Essential conditions of a bill of exchange include
a) It must be in writing;
b) It must be signed by the drawer;
c) The drawer, drawee and payee must be certain;
d) The sum payable must also be certain;
e) It should be properly stamped;
f) It must contain an express order to pay money and money alone;
g) The order must be unconditional.
h ) It must be accepted and signed by the drawee
CHEQUE
• Under Section 6 of the Negotiable Instruments Act, 1881, a cheque is
defined as a “bill of exchange drawn on a specified banker and not
expressed to be payable otherwise than on demand.”
• It is an unconditional order, drawn on a specified banker, signed by
the drawer, directing the banker, to pay on demand, a certain sum of
money only to or to the order of a certain person or to the bearer of
the instrument.
Features of cheque
1. It is an instrument in writing;
2. It contains unconditional order;
3. It is drawn by the drawer;
4. It is drawn upon a specified banker;
5. To pay a certain sum of money;
6. Payable on demand;
7. Payable to a certain person or his order or to the bearer of the instrument.
8. A cheque should be properly dated
9. It is signed by the maker
10. There are three parties to a cheque, viz
(a) Drawer (b) Drawee, and (c) Payee.
Parties to a Cheque
Basically there are three parties to a cheque viz., (1) Drawer (2) Drawee, and (3) Payee.
1. Drawer: A drawer is the person who has an account in the bank and who draws a cheque
for making payment.
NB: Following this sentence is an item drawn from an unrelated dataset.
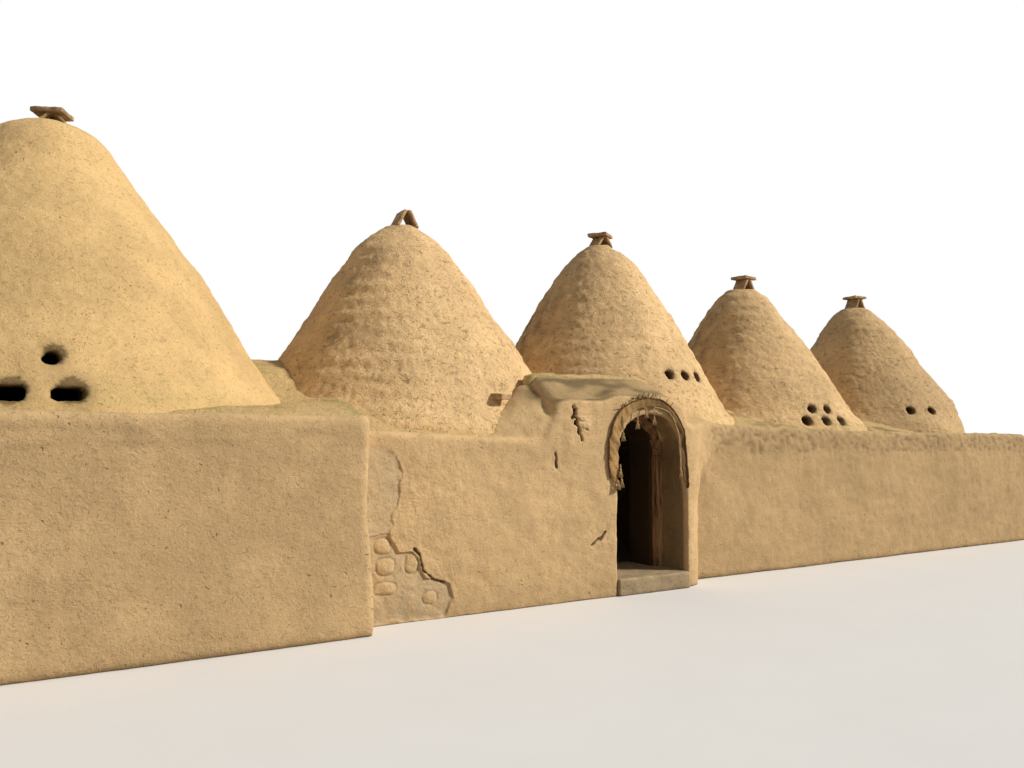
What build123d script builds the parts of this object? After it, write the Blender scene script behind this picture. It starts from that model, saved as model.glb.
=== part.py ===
"""Row of five domed mud-plastered rooms with one arched doorway.

The row runs along X, its front faces -Y and Z is up. The origin is at the middle of
the footprint, at the level of the lowest wall foot. All sizes are in millimetres.
"""

from build123d import *
from math import cos, radians, sin, sqrt
import os

# Rooms, from left to right: clear span along the row
room_1_span = 4000
room_2_span = 2950
room_3_span = 2850
room_4_span = 2650
room_5_span = 2700
big_room_depth = 4000
room_depth = 2800

# Walls
wall_height = 1860
end_wall = 700
cross_wall_1 = 650
cross_wall = 400
big_room_wall = 760
middle_wall = 450
facing = 550
middle_back_wall = 840
right_wall = 680
upstand = 300
wall_rounding = 60

# Round-headed passages through the cross walls
passage_width = 1300
passage_crown = 1720

# Domes: thickness at the foot, and height of the flat rim round the smoke hole
dome_1_thickness = 640
dome_2_thickness = 700
dome_3_thickness = 625
dome_4_thickness = 570
dome_5_thickness = 585
dome_1_top = 5120
dome_2_top = 4595
dome_3_top = 4745
dome_4_top = 4375
dome_5_top = 4315
dome_1_shoulder_radius_share = 0.25
dome_1_shoulder_drop_share = 0.08
shoulder_radius_share = 0.34
shoulder_drop_share = 0.175
dome_1_flank_bulge = 10
flank_bulge = 32
inner_bulge = 160
crown_thickness = 260
rim_radius = 220
smoke_hole_radius = 110

# Air holes through the front of the domes: height of each row above the ground and
# places of its holes, in degrees round the dome from the middle of the front
air_hole_width = 150
air_hole_height = 120
long_hole_width = 250
dome_1_high_row = 2480
dome_1_high_holes = [-1]
dome_1_low_row = 2170
dome_1_low_holes = [-8, 2]
dome_3_row = 2680
dome_3_holes = [-2, 9, 21]
dome_4_high_row = 2270
dome_4_high_holes = [-12, -1]
dome_4_low_row = 2085
dome_4_low_holes = [-18, -7, 4]
dome_5_row = 2300
dome_5_holes = [-24, -9]

# Corbelled slabs across the corners of each room
corner_slab_thickness = 150
lower_slab_share = 0.6

# Earth roof round the feet of the domes: heights of its outer edges, and the height of
# earth heaped on the line of the dome axes in each valley
left_eave = 2040
middle_eave = 1900
right_eave = 1960
earth_heaps = [440, 0, 0, 0]

# Porch, measured from the axis of the third dome
porch_centre = -1065
porch_opening = 1110
porch_crown = 2160
porch_top = 2400
porch_left_reach = 1640
porch_shoulder_run = 300
porch_right_return = 90

# Doorway in the wall behind the porch
doorway_width = 800
doorway_crown = 2060
doorway_reach = 1000
sill_height = 200
sill_nose = 40
frame_width = 100
frame_depth = 100

# Woven band round the mouth of the porch
band_width = 135
band_thickness = 24
band_overhang = 25
band_drop = 220
band_clearance = 0.3

# Slabs over the smoke holes: rise and outer spread of each leaning pair
slab_length = 260
slab_thickness = 50
slab_parting = 3
slab_rises = [120, 220, 150, 190, 190]
slab_spreads = [170, 165, 150, 150, 150]
slab_joint = 6
lid_length = 330
lid_width = 300
lid_thickness = 50
lid_turns = [-28, 0, 32, 8, -5]

# Places along the row
spans = [room_1_span, room_2_span, room_3_span, room_4_span, room_5_span]
dividers = [cross_wall_1, cross_wall, cross_wall, cross_wall]
depths = [big_room_depth, room_depth, room_depth, room_depth, room_depth]
shells = [dome_1_thickness, dome_2_thickness, dome_3_thickness, dome_4_thickness, dome_5_thickness]
inner_feet = [(span + depth) / 4 for span, depth in zip(spans, depths)]
feet = [inner_foot + shell for inner_foot, shell in zip(inner_feet, shells)]
tops = [dome_1_top, dome_2_top, dome_3_top, dome_4_top, dome_5_top]
radius_shares = [dome_1_shoulder_radius_share] + 4 * [shoulder_radius_share]
drop_shares = [dome_1_shoulder_drop_share] + 4 * [shoulder_drop_share]
bulges = [dome_1_flank_bulge] + 4 * [flank_bulge]
row_length = sum(spans) + sum(dividers) + 2 * end_wall
left_end = -row_length / 2
right_end = row_length / 2
room_left = []
room_right = []
edge = left_end + end_wall
for span, divider in zip(spans, dividers + [0]):
    room_left.append(edge)
    room_right.append(edge + span)
    edge += span + divider
axes = [(left + right) / 2 for left, right in zip(room_left, room_right)]

# Seams where neighbouring domes meet, and height of the earth heaped along each seam
seams = []
ridges = []
for k in range(4):
    seam = (axes[k] + feet[k] + axes[k + 1] - feet[k + 1]) / 2
    rises = []
    for j in (k, k + 1):
        rise = (tops[j] - wall_height) * (1 - drop_shares[j])
        run = feet[j] * (1 - radius_shares[j])
        rises.append((feet[j] - abs(seam - axes[j])) * rise / run)
    seams.append(seam)
    ridges.append(wall_height + min(rises) + earth_heaps[k])

# Planes of the front and back, as distances from the line of the dome axes
big_inner = big_room_depth / 2
inner = room_depth / 2
left_front = big_inner + big_room_wall
middle_face = inner + middle_wall
middle_front = middle_face + facing
middle_back = inner + middle_back_wall
right_front = inner + right_wall

# Places of the porch and the doorway
step = room_left[1]
joint_3 = (room_right[2] + room_left[3]) / 2
joint_4 = (room_right[3] + room_left[4]) / 2
porch_x = axes[2] + porch_centre
porch_radius = porch_opening / 2
porch_spring = porch_crown - porch_radius
porch_left = porch_x - porch_left_reach
porch_jamb_left = porch_x - porch_radius
porch_jamb_right = porch_x + porch_radius
porch_corner = porch_jamb_right + porch_right_return
porch_right = porch_corner + middle_front - right_front
door_left = room_left[2]
door_right = door_left + doorway_width
door_x = door_left + doorway_width / 2

os.makedirs("parts", exist_ok=True)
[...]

He is the customer or account holder.
2. Drawee: A drawee is the person on whom the cheque is drawn. He is liable to pay the
amount. In case of a cheque, the drawee happens to be the banker on whom the cheque is
drawn, he is also called the Paying-Banker.
3. Payee: A payee is the person to whom the amount stated in the cheque is payable.
It may be either drawer himself (self cheques) or any other third party stated in the cheque.